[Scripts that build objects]
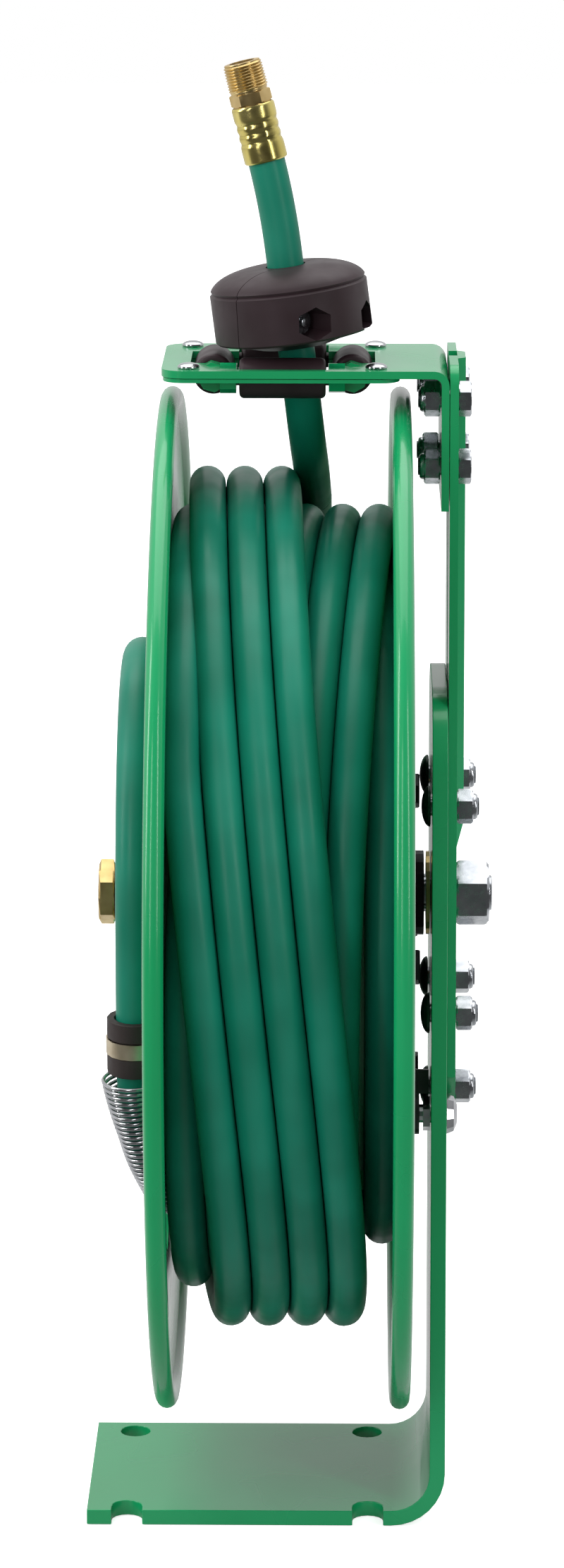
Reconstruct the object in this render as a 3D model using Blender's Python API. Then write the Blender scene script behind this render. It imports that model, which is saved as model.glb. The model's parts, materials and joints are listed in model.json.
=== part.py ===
"""Spring-rewind garden hose reel, in metres, +Z up, the base's underside centre at the origin.

The axle runs along X. The photograph looks along +Y, so the front is -Y. Inside the functions
a place is given from the axle: x along it, y front to back, z above it.
"""

import math

import bmesh
import bpy
from mathutils import Matrix, Vector

# Clearances
GAP = 0.0003
RUNNING = 0.0004

# A round cutter is rolled a little, so that no corner falls on an edge of what it cuts
PIN_ROLL = math.radians(7)

# Fasteners: 5/16 in bolts with 1/2 in hexagons, and the smaller holes
BOLT = 0.0079
BOLT_AF = 0.0127
DOME = 0.0170
SHANK_PLAY = 0.0002
HUB_BOLT_HOLE = 0.0084
RIVET_HOLE = 0.0046
CLAMP_HOLE = 0.0060

# Stand: one bent plate
PLATE = 0.00635
BASE_LENGTH = 0.1480
BASE_DEPTH = 0.1016
BEND_OUTER = 0.0222
DISC_TO_BASE = 0.0455
UPRIGHT_TOP = 0.0923
UPRIGHT_CORNER = 0.0300
BOLT_SLOT = 0.0127
SLOT_INSET = 0.0046
SLOT_FROM_LEFT = 0.0165
SLOT_SPACING = 0.0997
HOLE_INSET = 0.0101

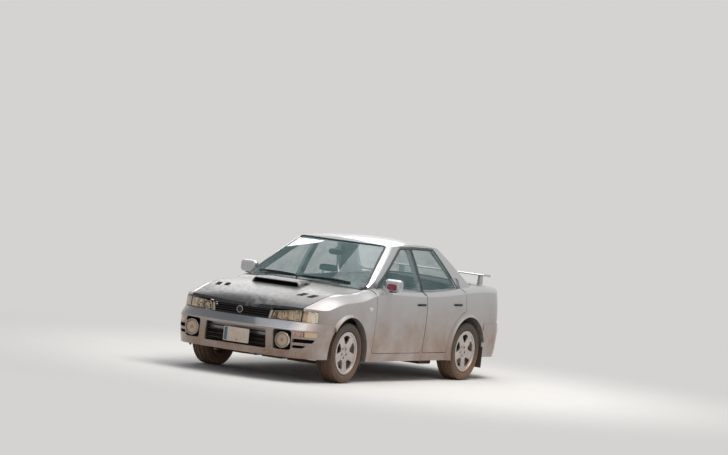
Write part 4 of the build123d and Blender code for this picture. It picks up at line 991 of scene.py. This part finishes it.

Given task:
Please output the exact lines of the records above, beginning with the first and stopping after the line that holds "PIN_ROLL = math.radians(7)", and nothing else.

Problem solution:
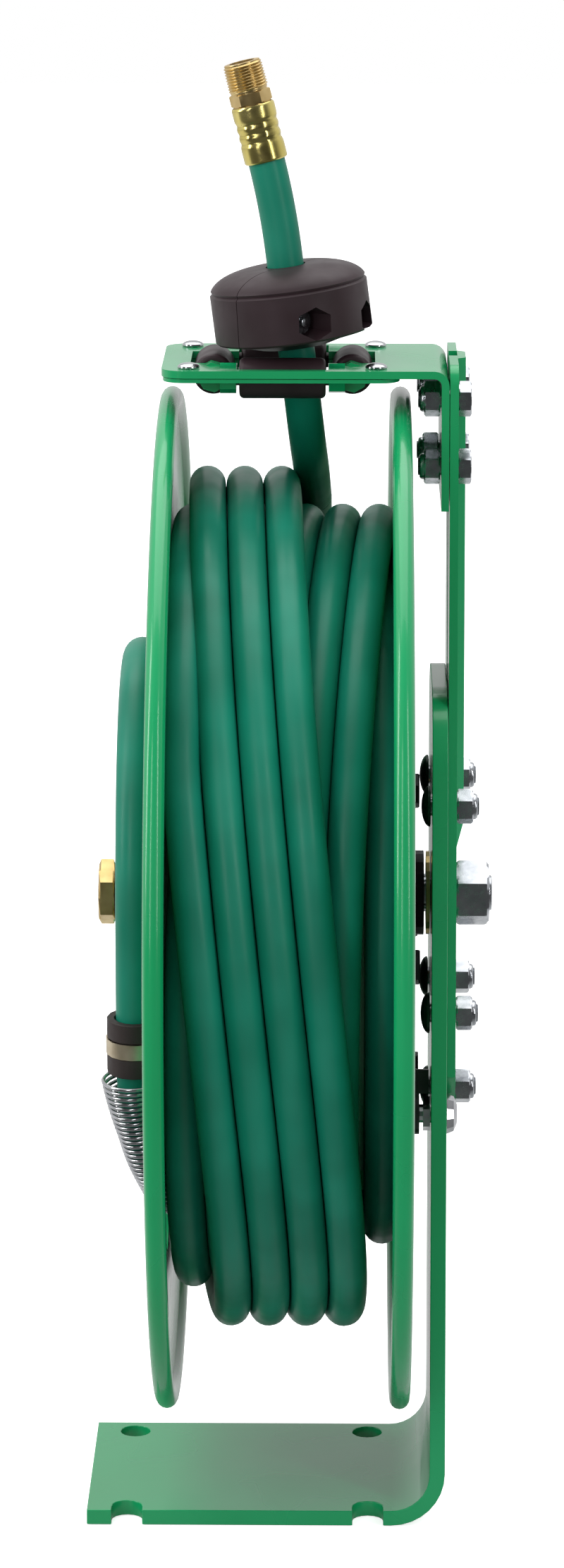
Reconstruct the object in this render as a 3D model using Blender's Python API. Then write the Blender scene script behind this render. It imports that model, which is saved as model.glb. The model's parts, materials and joints are listed in model.json.
=== part.py ===
"""Spring-rewind garden hose reel, in metres, +Z up, the base's underside centre at the origin.

The axle runs along X. The photograph looks along +Y, so the front is -Y. Inside the functions
a place is given from the axle: x along it, y front to back, z above it.
"""

import math

import bmesh
import bpy
from mathutils import Matrix, Vector

# Clearances
GAP = 0.0003
RUNNING = 0.0004

# A round cutter is rolled a little, so that no corner falls on an edge of what it cuts
PIN_ROLL = math.radians(7)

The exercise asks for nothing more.